[What to produce] Reproduce the first line and every line after it, exactly, through the one containing "back_edge_r = 0.1; // [0.05:0.05:0.4]". Leave out the rest.

[Material provided]
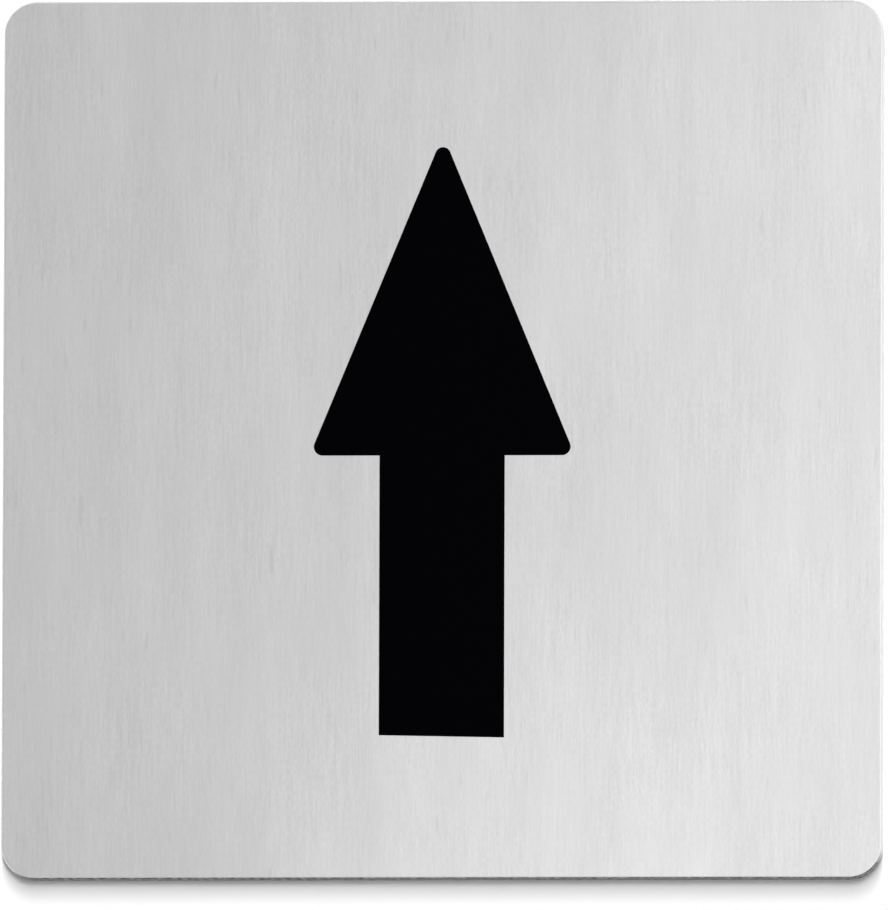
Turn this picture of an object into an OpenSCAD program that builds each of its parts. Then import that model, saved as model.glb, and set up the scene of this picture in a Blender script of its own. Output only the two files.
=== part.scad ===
// Square wall sign with an upright arrow: a steel plate with the arrow etched
// into its brushed face and filled with black enamel, stuck up by a foam pad.
// It hangs upright, with X to the reader's right, Z up and the face towards -Y.
// The origin is the middle of the pad's back, on the wall.

/* [Plate] */
// Width and height of the square plate
plate_size = 85; // [70:1:150]
// Thickness of the steel sheet
plate_thick = 3; // [1:0.1:4]
// Radius of the plate's four corners
corner_r = 3.2; // [1:0.1:10]
// Round on the front edge, where the blank was polished
front_edge_r = 0.2; // [0.1:0.05:0.45]
// Round on the back edge, where only the burr was taken off
back_edge_r = 0.1; // [0.05:0.05:0.4]

/* [Arrow] */
// Height of the arrow, from the middle of its foot to its tip
arrow_h = 57.1; // [45:0.1:62]
// How far the arrow's middle lies below the plate's
arrow_drop = 0.25; // [0:0.05:2]
// Height of the head, from its base to its tip
head_h = 29.9; // [26:0.1:36]
// Angle between the head's two long sides
tip_angle = 44.8; // [38:0.1:56]
// Radius of the head's tip
tip_r = 0.75; // [0.3:0.05:2]
// Radius of the head's two lower corners
head_corner_r = 0.85; // [0.3:0.05:2]
// Width of the stem
stem_w = 12.1; // [8:0.1:16]
// Slope of the foot, in degrees, down to the reader's right
foot_slope = 1.1; // [0:0.1:3]
// Depth that the arrow is etched below the face
recess_depth = 0.3; // [0.15:0.05:0.8]
// How far the enamel stays below the face
fill_below = 0.04; // [0:0.01:0.1]

/* [Adhesive pad] */
// Thickness of the foam pad
pad_thick = 1; // [0.5:0.1:3]
// Distance of the pad's edge inside the plate's
pad_inset = 6; // [2:0.5:15]
// Radius of the pad's corners
pad_corner_r = 2; // [0.5:0.1:5]

/* [Hidden] */
$fn = 72;

// Length by which a cut runs past the face that it opens
cut_past = 1;

// Levels above the wall, counted outwards through the sign
plate_back = pad_thick;
face_level = plate_back + plate_thick;
recess_floor = face_level - recess_depth;
fill_level = face_level - fill_below;

// Heights on the face, counted up from the plate's middle
foot_y = -arrow_drop - arrow_h / 2;
tip_y = foot_y + arrow_h;
base_y = tip_y - head_h;

// The head's long sides would meet at the apex, a little above its rounded tip
half_angle = tip_angle / 2;
tip_centre = [0, tip_y - tip_r];
apex_y = tip_centre[1] + tip_r / sin(half_angle);

// Centre of the round at the head's lower right corner, which touches that side and the base
corner_centre_y = base_y + head_corner_r;
corner_reach = (apex_y - corner_centre_y) * sin(half_angle) - head_corner_r;
corner_centre = [corner_reach / cos(half_angle), corner_centre_y];

// Stands a sign that is drawn lying on its back up against the wall
module upright() {
    rotate([90, 0, 0])
        children();
}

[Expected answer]
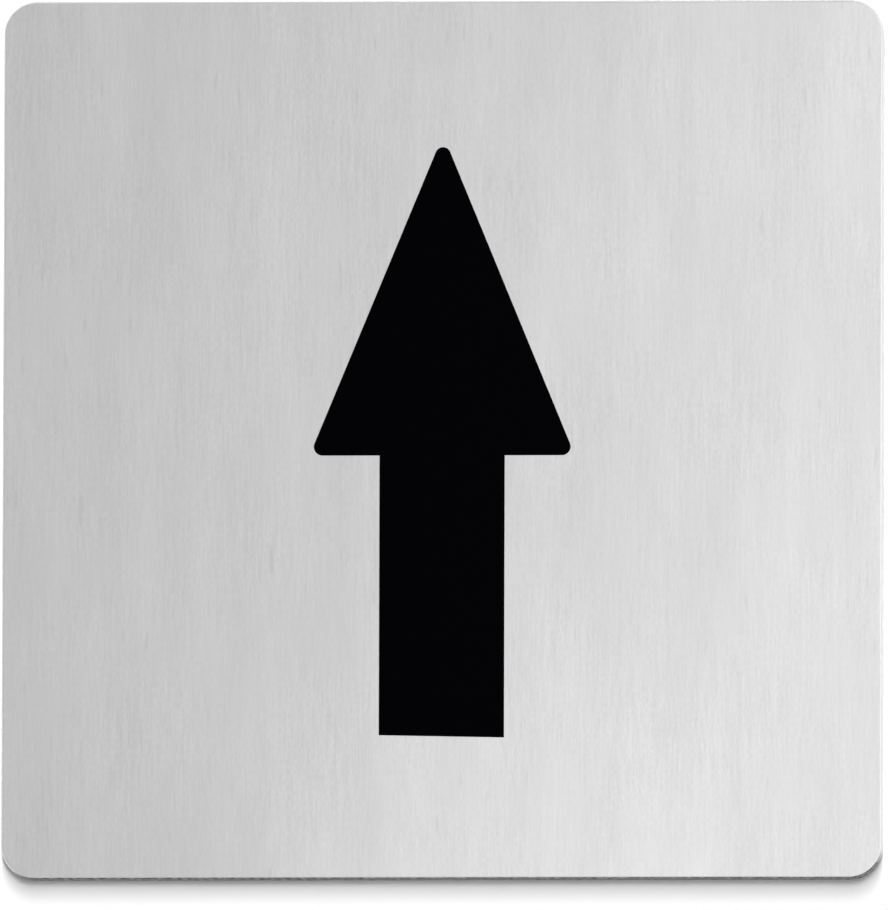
Turn this picture of an object into an OpenSCAD program that builds each of its parts. Then import that model, saved as model.glb, and set up the scene of this picture in a Blender script of its own. Output only the two files.
=== part.scad ===
// Square wall sign with an upright arrow: a steel plate with the arrow etched
// into its brushed face and filled with black enamel, stuck up by a foam pad.
// It hangs upright, with X to the reader's right, Z up and the face towards -Y.
// The origin is the middle of the pad's back, on the wall.

/* [Plate] */
// Width and height of the square plate
plate_size = 85; // [70:1:150]
// Thickness of the steel sheet
plate_thick = 3; // [1:0.1:4]
// Radius of the plate's four corners
corner_r = 3.2; // [1:0.1:10]
// Round on the front edge, where the blank was polished
front_edge_r = 0.2; // [0.1:0.05:0.45]
// Round on the back edge, where only the burr was taken off
back_edge_r = 0.1; // [0.05:0.05:0.4]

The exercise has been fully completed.